Radio commentator Rush Limbaugh told listeners Monday that he's virtually deaf but that he wants to continue his nationally syndicated talk show.
Limbaugh said he noticed in May that he had trouble hearing in his left ear. He said it had progressively worsened to the point where he is totally deaf in that ear. He has partial hearing in his right ear, he said.
"I can occasionally talk to people in person one on one if their voice frequency happens to fit the range that I can still hear, but I cannot hear radio," he said. "I cannot hear television. I cannot hear music. I am, for all practical purposes, deaf - and it's happened in three months."
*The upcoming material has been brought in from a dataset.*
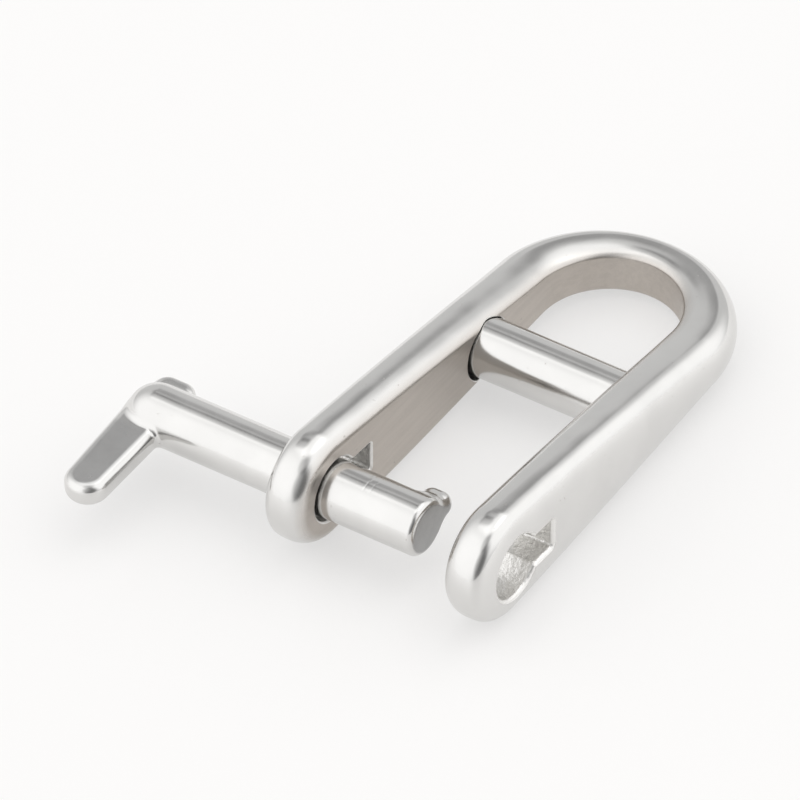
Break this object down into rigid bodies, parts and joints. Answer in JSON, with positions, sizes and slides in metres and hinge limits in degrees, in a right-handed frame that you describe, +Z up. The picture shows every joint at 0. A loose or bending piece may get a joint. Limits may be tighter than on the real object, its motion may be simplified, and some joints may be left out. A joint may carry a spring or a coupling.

This summer, Limbaugh renewed his contract with the Premiere Radio Networks through 2009, reportedly for the highest price ever in radio syndication. Through his call-in show and a 90-second radio commentary, he reaches some 20 million listeners on nearly 600 stations.
Representatives of Premiere Radio Networks could not immediately be reached for comment Monday.
Limbaugh, with his legion of like-minded "dittoheads" who listen to his show live on weekdays from noon to 3 p.m., is an icon in conservative politics who spent most of the 1990s assailing then-President Clinton. He was frequently lampooned from the left: Comedian Al Franken wrote a book titled "Rush Limbaugh is a Big Fat Idiot," before Limbaugh lost weight.
The 50-year-old Limbaugh got his start on KFBK in Sacramento, Calif., in 1985 and became nationally syndicated in 1988.
Limbaugh said his hearing loss is not genetic. He said doctors have a theory about why he's gone deaf, "but I'm going to keep that to myself."
The commentator told listeners, "you would not believe the medication that is flowing through me in an attempt to reverse this."
He said he wants to continue his show, and is experimenting with ways that he can still communicate with telephone callers. If that doesn't work, he may do the show without callers.
"All I've lost is my ability to hear," he said, "but it doesn't mean I've lost my ability to communicate. Those are two different things, given the technological advances we have in this country today."
He had a syndicated television talk show that lasted four years and ended in 1996. CNN, which Limbaugh frequently derided as the "Clinton News Network," talked briefly about putting him on the air this summer, but nothing came of the discussions.
Limbaugh also briefly sought a color commentator job on "Monday Night Football," but the gig went to Dennis Miller.
He said Monday that many of his listeners had written to say that his voice had changed in recent months.
"It could well be that my voice is changing," he said. "I don't know. I cannot hear myself well enough to know."